MoonInTheRiver / DiffSinger

DiffSinger: Singing Voice Synthesis via Shallow Diffusion Mechanism (SVS & TTS); AAAI 2022; Official code
MIT License
4.27k stars 713 forks source link

The calculation of spec_min and spec_max #23

Closed Charlottecuc closed 2 years ago

Charlottecuc commented 2 years ago

Hi. I notice that for each dataset, you calculated and put the spec_min & spec_max in the config files (e.g. https://github.com/MoonInTheRiver/DiffSinger/blob/c2fb5b32502e1e7e4b2a077bd9d83bb1c39e2b4e/usr/configs/popcs_ds_beta6.yaml).
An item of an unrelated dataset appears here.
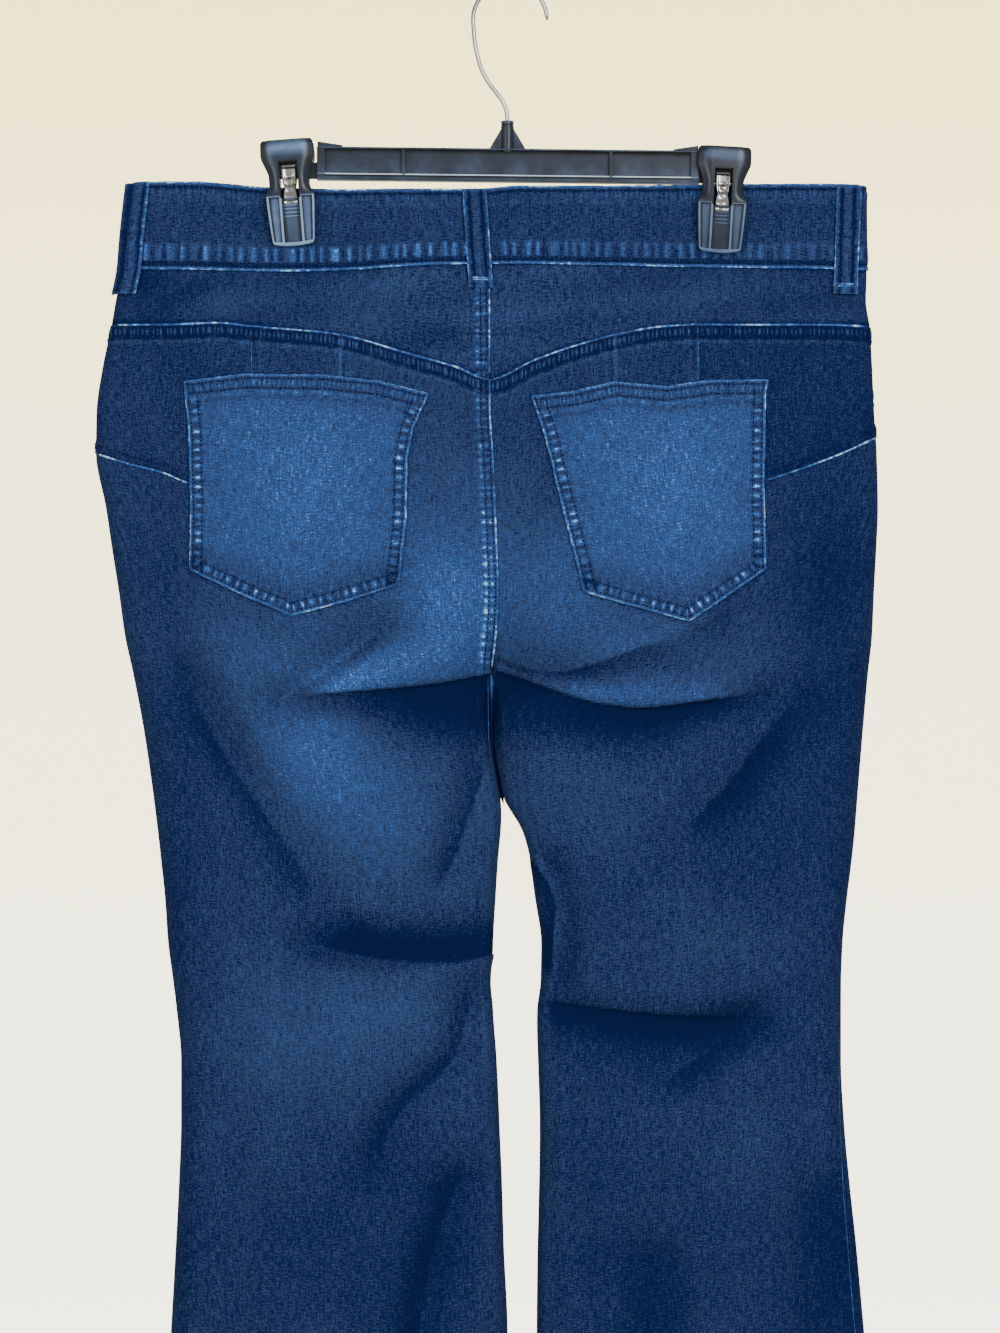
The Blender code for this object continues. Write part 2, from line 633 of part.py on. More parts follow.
def prism(name, outline_points, low, high, axis, where, finish=None):
    """An outline in millimetres extruded from low to high along axis ("X" or "Y")."""
    build = bmesh.new()
    if axis == "Y":
        ring = [build.verts.new((a * MM, low * MM, b * MM)) for a, b in outline_points]
        reach = (0, (high - low) * MM, 0)
    else:
        ring = [build.verts.new((low * MM, a * MM, b * MM)) for a, b in outline_points]
        reach = ((high - low) * MM, 0, 0)
    face = build.faces.new(ring)
    grown = bmesh.ops.extrude_face_region(build, geom=[face])
    verts = [item for item in grown["geom"] if isinstance(item, bmesh.types.BMVert)]
    bmesh.ops.translate(build, verts=verts, vec=reach)
    bmesh.ops.recalc_face_normals(build, faces=build.faces)
    mesh = bpy.data.meshes.new(name)
    build.to_mesh(mesh)
    build.free()
    return add_object(name, mesh, where, finish)


def combine(target, tool, operation):
    """A live EXACT Boolean on the target, with the tool hidden in the cutters' collection."""
    tool.hide_render = True
    tool.display_type = "WIRE"
    step = target.modifiers.new(f"{operation.lower()}_{tool.name}", "BOOLEAN")
    step.operation = operation
    step.object = tool
    step.solver = "EXACT"


def tongue_top(side):
    """Height of a tongue's top on the level bar, where its edges just clear the spring's crown."""
    grip_x, top_drop, turn = CLIPS[side]
    inner_bend = SPRING_BEND - SPRING_STRIP / 2
    sagitta = SPRING_BEND - math.sqrt(inner_bend**2 - (TONGUE_THICK / 2) ** 2)
    crown = (GRIP_DROP - top_drop) - WINDOW_TOP - 1.0 - sagitta
    x = grip_x - crown * math.tan(math.radians(turn))
    slack = SEAM + SPRING_HALF * math.sin(math.radians(abs(turn)) + BAR_TILT)
    under_crown = -GRIP_DROP + crown * math.cos(math.radians(turn)) - slack
    return under_crown + (x - BAR_LEFT) * math.tan(BAR_TILT)


def build_bar(where, tools, looks):
    """The moulded bar: two flanges and a web between ribs, a tongue at each end, and the hook's boss."""
    pivot = Matrix.Translation((BAR_LEFT * MM, 0, -BAR_TOP * MM))
    lean = pivot @ Matrix.Rotation(BAR_TILT, 4, "Y") @ pivot.inverted()
    half = BAR_THICK / 2
    top = -BAR_TOP
    foot = top - BAR_HEIGHT
    bar = box("hanger_bar", (BAR_LEFT, -half, foot), (BAR_RIGHT, half, top), where, looks["plastic"])
    bays = [BAR_LEFT + 5.0, *RIBS, BAR_RIGHT - 5.0]
    rib = 0.9
    for number, (start, end) in enumerate(zip(bays, bays[1:])):
        for face, (inner, outer) in {"back": (-WEB / 2, -half - 1), "front": (WEB / 2, half + 1)}.items():
            low = (start + rib, min(inner, outer), foot + FLANGE)
            high = (end - rib, max(inner, outer), top - FLANGE)
            recess = box(f"recess_{face}_{number}", low, high, tools)
            combine(bar, recess, "DIFFERENCE")
    tongues = {
        "left": (BAR_LEFT - TONGUE_REACH, BAR_LEFT + 2),
        "right": (BAR_RIGHT - 2, BAR_RIGHT + TONGUE_REACH),
    }
    for side, (start, end) in tongues.items():
        low = (start, -TONGUE_THICK / 2, foot + 0.5)
        high = (end, TONGUE_THICK / 2, tongue_top(side))
        combine(bar, box(f"tongue_{side}", low, high, tools), "UNION")
    for side, end, inwards in (("left", BAR_LEFT, 1), ("right", BAR_RIGHT, -1)):
        tip = end + 0.5 * inwards
        root = end + 16 * inwards
        points = ((tip, top - 1), (root, top - 1), (root, top + 1.2), (tip, top + 3.2))
        combine(bar, prism(f"wedge_{side}", points, -half + 1, half - 1, "Y", tools), "UNION")
    gusset = (
        (BOSS_X - 11, top - 1.5), (BOSS_X + 11, top - 1.5),
        (BOSS_X + 3, -BOSS_TOP - 4), (BOSS_X - 3, -BOSS_TOP - 4),
    )
    combine(bar, prism("gusset", gusset, -1.6, 1.6, "Y", tools), "UNION")
    height = BAR_TOP + 2.0 - BOSS_TOP
    boss = cylinder("boss", BOSS_DIAMETER / 2, height, 24, -BOSS_TOP - height / 2, tools)
    combine(bar, boss, "UNION")
    bore = cylinder("bore", HOOK_WIRE / 2 + SEAM + 0.1, 24.0, 20, -BOSS_TOP, tools)
    combine(bar, bore, "DIFFERENCE")
    for obj in [bar, *(m.object for m in bar.modifiers)]:
        obj.data.transform(lean if obj.name not in ("boss", "bore") else Matrix.Identity(4))


def cylinder(name, radius, height, segments, z, where):
    """An upright cylinder on the boss's axis, its middle at z."""
    build = bmesh.new()
    place = Matrix.Translation((BOSS_X * MM, 0, z * MM))
    bmesh.ops.create_cone(
        build, cap_ends=True, segments=segments, radius1=radius * MM, radius2=radius * MM,
        depth=height * MM, matrix=place,
    )
    mesh = bpy.data.meshes.new(name)
    build.to_mesh(mesh)
    build.free()
    return add_object(name, mesh, where, None)


def build_hook(where, looks):
    """The wire hook: an arc over the rod, then an easy S down into the boss."""
    centre = -(HOOK_BEND - HOOK_WIRE / 2)
    angles = np.radians(np.linspace(-2, 186, 17))
    arc = np.stack([HOOK_BEND * np.cos(angles), centre + HOOK_BEND * np.sin(angles)], axis=-1)
    stem = np.array([(-22.2, -34), (-20.6, -43), (-18.0, -52), (-14.0, -60), (-8.8, -67), (-4.2, -73.5),
                     (-2.2, -79), (BOSS_X, -85), (BOSS_X, -93)])
    path = np.vstack([arc, stem])
    data = bpy.data.curves.new("hanger_hook", "CURVE")
    data.dimensions = "3D"
    data.bevel_depth = HOOK_WIRE / 2 * MM
    data.bevel_resolution = 2
    data.use_fill_caps = True
    spline = data.splines.new("POLY")
    spline.points.add(len(path) - 1)
    for point, (x, z) in zip(spline.points, path):
        point.co = (x * MM, 0, z * MM, 1)
    add_object("hanger_hook", data, where, looks["steel"])


JAW_INNER = 3.0  # half gap between the jaws at the grip
# Side view of a jaw: height below its top and distance from the middle, for each of its faces.
JAW_INSIDE = ((0, 8.2), (12, 6.4), (24, 5.0), (29, JAW_INNER), (66, JAW_INNER))
JAW_OUTSIDE = ((0, 11.0), (12, 11.4), (24, 11.2), (40, 10.2), (54, 9.0), (66, 6.8))
# Face view of a jaw: height below its top and half width.
JAW_FACE = ((0, 15.6), (2, 17.2), (9, 17.2), (22, 14.0), (30, 14.4), (36, 15.4), (60, 14.0), (66, 11.5))
WINDOW_HALF = 5.6
LANE_INNER = 6.4  # the two recesses beside the spring's channel
LANE_OUTER = 11.6
LANE_FLOOR = 7.0
LANE_TOP = 46.0
LANE_FOOT = 61.0
CHANNEL_HALF = 4.4
CHANNEL_FLOOR = 7.6


def build_clip(side, where, tools, looks):
    """One clip: a jaw with its window and recesses, its mirrored twin, and the spring."""
    grip_x, top_drop, turn = CLIPS[side]
    top = GRIP_DROP - top_drop
    profile = [(away, top - below) for below, away in (*JAW_INSIDE, *reversed(JAW_OUTSIDE))]
    jaw = prism(f"clip_{side}_front", profile, -CLIP_WIDTH / 2, CLIP_WIDTH / 2, "X", where, looks["plastic"])
    face_view = [(half, top - below) for below, half in JAW_FACE]
    face_view += [(-half, top - below) for below, half in reversed(JAW_FACE)]
    combine(jaw, prism(f"shape_{side}", face_view, 1.0, 20.0, "Y", tools), "INTERSECT")
    cuts = {
        "window": (-WINDOW_HALF, WINDOW_HALF, 0.0, WINDOW_FOOT, WINDOW_TOP),
        "lane_left": (-LANE_OUTER, -LANE_INNER, LANE_FLOOR, LANE_FOOT, LANE_TOP),
        "lane_right": (LANE_INNER, LANE_OUTER, LANE_FLOOR, LANE_FOOT, LANE_TOP),
        "channel": (-CHANNEL_HALF, CHANNEL_HALF, CHANNEL_FLOOR, LANE_FOOT, WINDOW_FOOT - 2),
    }
    for name, (low_x, high_x, floor, foot, head) in cuts.items():
        cutter = box(f"{name}_{side}", (low_x, floor, top - foot), (high_x, 21.0, top - head), tools)
        combine(jaw, cutter, "DIFFERENCE")
    bpy.context.view_layer.update()
    shaped = bpy.data.meshes.new_from_object(jaw.evaluated_get(bpy.context.evaluated_depsgraph_get()))
    jaw.modifiers.clear()
    jaw.data = shaped
    twin = shaped.copy()
    twin.transform(Matrix.Diagonal((1, -1, 1, 1)))
    twin.flip_normals()
    other = add_object(f"clip_{side}_back", twin, where, None)
    lean = Matrix.Rotation(-math.radians(turn), 4, "Y")
    place = Matrix.Translation((grip_x * MM, 0, -GRIP_DROP * MM)) @ lean
    for obj in (jaw, other):
        obj.data.transform(place)
    build_spring(side, top, place, where, looks)


def build_spring(side, top, place, where, looks):
    """The steel spring: an inverted U strip over the tongue, its feet pressing on the jaws."""
    crown = top - WINDOW_TOP - 1.0 - SPRING_BEND
    angles = np.radians(np.linspace(0, 180, 9))
    arc = [(SPRING_BEND * math.cos(a), crown + SPRING_BEND * math.sin(a)) for a in angles]
    leg = [(8.5, top - 50), (8.6, top - 42), (7.2, top - 36), (4.7, top - 26)]
    path = leg + arc + [(-y, z) for y, z in reversed(leg)]
    mesh = bpy.data.meshes.new(f"clip_{side}_spring")
    verts = [(x * MM, y * MM, z * MM) for y, z in path for x in (-SPRING_HALF, SPRING_HALF)]
    faces = [(2 * i, 2 * i + 1, 2 * i + 3, 2 * i + 2) for i in range(len(path) - 1)]
    mesh.from_pydata(verts, [], faces)
    mesh.transform(place)
    spring = add_object(f"clip_{side}_spring", mesh, where, looks["steel"])
    wall = spring.modifiers.new("strip", "SOLIDIFY")
    wall.thickness = SPRING_STRIP * MM
    wall.offset = 0.0


def main():
    clear_scene()
    parts = collection("flared_jeans_on_hanger")
    tools = collection("cutters")
    looks = {
        "denim": material("denim_faded", (0.018, 0.060, 0.165), 0.88),
        "dark": material("denim_dark", (0.010, 0.030, 0.095), 0.9),
        "band": material("denim_band", (0.008, 0.022, 0.070), 0.9),
        "pocket": material("denim_pocket", (0.030, 0.095, 0.230), 0.86),
        "zip": material("zip_tape", (0.012, 0.018, 0.035), 0.7),
        "brass": material("aged_brass", (0.32, 0.22, 0.10), 0.35, 1.0),
        "plastic": material("black_plastic", (0.012, 0.012, 0.014), 0.42),
        "steel": material("bright_steel", (0.62, 0.61, 0.58), 0.28, 1.0),
    }
    for side in ("left", "right"):
        build_back(side, parts, looks)
        build_front(side, parts, looks)
        build_back_pocket(side, parts, looks)
        build_clip(side, parts, tools, looks)
    build_bands(parts, looks)
    build_loops(parts, looks)
    build_fly(parts, looks)
    build_bar(parts, tools, looks)
    build_hook(parts, looks)


main()
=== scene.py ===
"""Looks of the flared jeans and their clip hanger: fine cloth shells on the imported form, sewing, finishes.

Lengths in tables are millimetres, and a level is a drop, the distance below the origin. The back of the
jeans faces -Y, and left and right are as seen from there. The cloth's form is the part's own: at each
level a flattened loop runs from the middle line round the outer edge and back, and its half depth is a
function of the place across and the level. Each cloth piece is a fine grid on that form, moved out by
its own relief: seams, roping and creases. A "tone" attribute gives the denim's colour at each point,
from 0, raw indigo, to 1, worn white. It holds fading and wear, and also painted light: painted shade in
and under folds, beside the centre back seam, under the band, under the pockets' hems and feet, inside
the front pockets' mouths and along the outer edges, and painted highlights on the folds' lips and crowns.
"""

import math

import bpy
import numpy as np
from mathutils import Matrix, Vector


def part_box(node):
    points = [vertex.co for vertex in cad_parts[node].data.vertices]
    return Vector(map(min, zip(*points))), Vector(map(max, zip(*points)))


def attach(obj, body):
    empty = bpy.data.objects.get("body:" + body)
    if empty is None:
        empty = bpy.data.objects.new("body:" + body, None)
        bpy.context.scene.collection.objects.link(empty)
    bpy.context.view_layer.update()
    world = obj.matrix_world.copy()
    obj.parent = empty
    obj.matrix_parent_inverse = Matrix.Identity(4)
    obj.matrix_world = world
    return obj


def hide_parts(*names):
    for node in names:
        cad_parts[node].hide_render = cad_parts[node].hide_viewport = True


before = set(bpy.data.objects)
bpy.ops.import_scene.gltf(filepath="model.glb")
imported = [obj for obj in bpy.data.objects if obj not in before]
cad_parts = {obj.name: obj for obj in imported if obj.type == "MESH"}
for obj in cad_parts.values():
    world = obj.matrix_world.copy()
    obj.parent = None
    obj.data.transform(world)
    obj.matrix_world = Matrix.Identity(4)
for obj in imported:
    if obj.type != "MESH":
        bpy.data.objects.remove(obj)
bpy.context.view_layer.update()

MM = 0.001
OUTWARDS = {"left": -1, "right": 1}  # which way x runs from the middle to each side

# ---------------------------------------------------------------- the form's sizes, as in the part
DENIM = 1.6  # walls of the cloth, the band, a pocket and a loop
BAND = 2.4
POCKET = 1.5
LOOP = 2.0
BAND_PROUD = 0.8  # how far the band stands out over the cloth's form
SEAM = 0.3  # gap between two pieces at a seam
LAY = 0.7  # gap under a piece that lies on another
EDGE_FLOOR = 0.35  # the least distance of the cloth from the middle plane
HEM = 1240.0
CROTCH_START = 330.0  # from here down to the crotch the one loop turns into two
CROTCH = 430.0

OUTLINE_COLUMNS = ("drop", "left_out", "middle", "parting", "right_out")
OUTLINE = (
    (120, -236.5, -12.8, 0.3, 222.3),
    (136, -238.5, -12.8, 0.3, 222.4),
    (160, -241.0, -12.8, 0.3, 222.6),
    (178, -242.5, -12.8, 0.3, 223.0),
    (197, -246.3, -12.8, 0.3, 222.5),
    (215, -249.4, -12.8, 0.3, 225.0),
    (238, -254.4, -12.8, 0.3, 226.3),
    (267, -258.4, -12.6, 0.3, 227.6),
    (292, -258.8, -11.0, 0.3, 229.2),
    (327, -252.5, -9.4, 0.3, 230.0),
    (352, -248.8, -8.4, 0.3, 229.0),
    (380, -244.4, -7.4, 0.3, 227.5),
    (407, -240.6, -9.0, 0.3, 226.3),
    (430, -235.6, -11.6, 0.8, 223.8),
    (466, -228.8, -11.2, 1.2, 220.6),
    (505, -223.1, -5.6, 1.6, 217.4),
    (530, -220.0, 1.2, 14.0, 215.4),
    (547, -218.1, 2.6, 20.0, 213.6),
    (571, -215.6, 3.4, 24.6, 210.6),
    (597, -213.8, 4.6, 30.0, 208.0),
    (622, -210.6, 3.6, 31.0, 207.0),
    (640, -208.4, 3.2, 27.4, 206.9),
    (672, -205.6, 4.6, 25.6, 206.9),
    (710, -205.6, 6.0, 25.0, 208.8),
    (748, -206.9, 6.6, 23.0, 212.2),
    (786, -208.8, 6.7, 21.0, 216.3),
    (841, -211.9, 7.6, 18.0, 221.3),
    (1000, -221.0, 7.0, 17.0, 236.0),
    (1130, -229.5, 6.4, 16.0, 249.5),
    (1240, -236.0, 6.0, 16.0, 262.0),
)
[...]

How did you calculate these features? (so that we can calculate the consistent features with you).

Thank you very much.

MoonInTheRiver commented 2 years ago

add these codes:

def build_tts_model(self):

get min and max

    import torch
    from tqdm import tqdm
    v_min = torch.ones([80]) * 100
    v_max = torch.ones([80]) * -100
    for i, ds in enumerate(tqdm(self.dataset_cls('train'))):
        v_max = torch.max(torch.max(ds['mel'].reshape(-1, 80), 0)[0], v_max)
        v_min = torch.min(torch.min(ds['mel'].reshape(-1, 80), 0)[0], v_min)
       # if i % 100 == 0:
         #   print(i, v_min, v_max)
    print('final', v_min, v_max)

...

MoonInTheRiver commented 2 years ago

uncomment this part of codes: https://github.com/MoonInTheRiver/DiffSinger/blob/82f1a1bf169a880db0b33c5fde117554aaddc05d/usr/diffsinger_task.py#L41

ChuhanWang10 commented 1 year ago

Hi, thanks for the answer above. However, I am still confused. Could you briefly explained what do spec_min and spec_max mean, and how can I calculate them if I use a different dataset? If I uncomment the above codes should I just delete spec_min and spec_max in the config files?